2025-07-03
38 分钟The Economist.
So what we're doing here right now is basically just taking a series of dark images.
So there's no lights on in the dome.
There's no lights on anywhere.
At the Vera Rubin Observatory in northern Chile,
the astronomers are busy preparing for a major scientific mission.
a 10-year-long time-lapse of the entire night sky.
That decade-long cosmic film will be known as the Legacy Survey of Space and Time, or LSST.
We're kind of getting a sense of the stray light that's coming in to the camera from the closed dome.
So that sound, that whoosh sound, is the camera shutter opening and closing.
Every three to four nights,
the telescope and digital camera will record the entire night sky of the Southern Hemisphere.
The LSST will eventually help astronomers and cosmologists to uncover some of the universe's biggest mysteries.

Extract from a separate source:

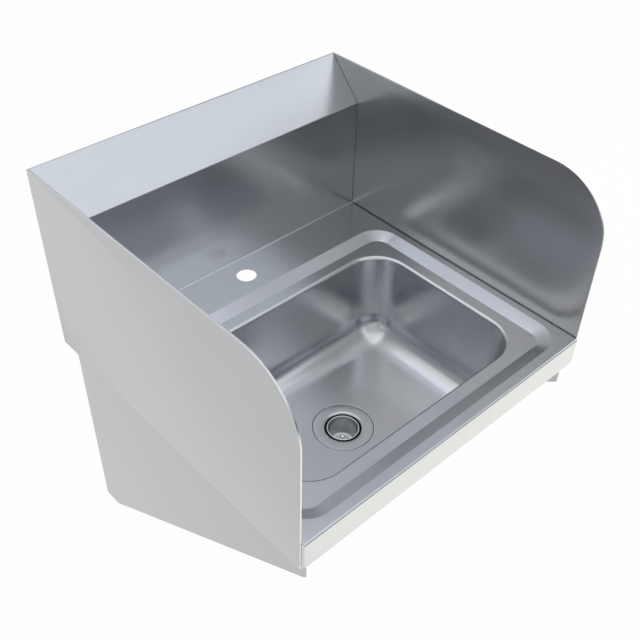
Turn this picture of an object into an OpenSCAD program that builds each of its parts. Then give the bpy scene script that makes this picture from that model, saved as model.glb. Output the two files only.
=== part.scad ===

And everyone I met working on that Chilean mountaintop was excited.
We'll learn a lot about constraining dark matter and dark energy and also understanding trends in astronomy.
I'm mostly excited about the dark matter, of course.
The more of the structure we observe,
the more we can understand how it forms and how it has evolved over time.
I'm interested in measuring star positions and proper motions.
We'll have 20 billion stars, so we'll take it to the next level.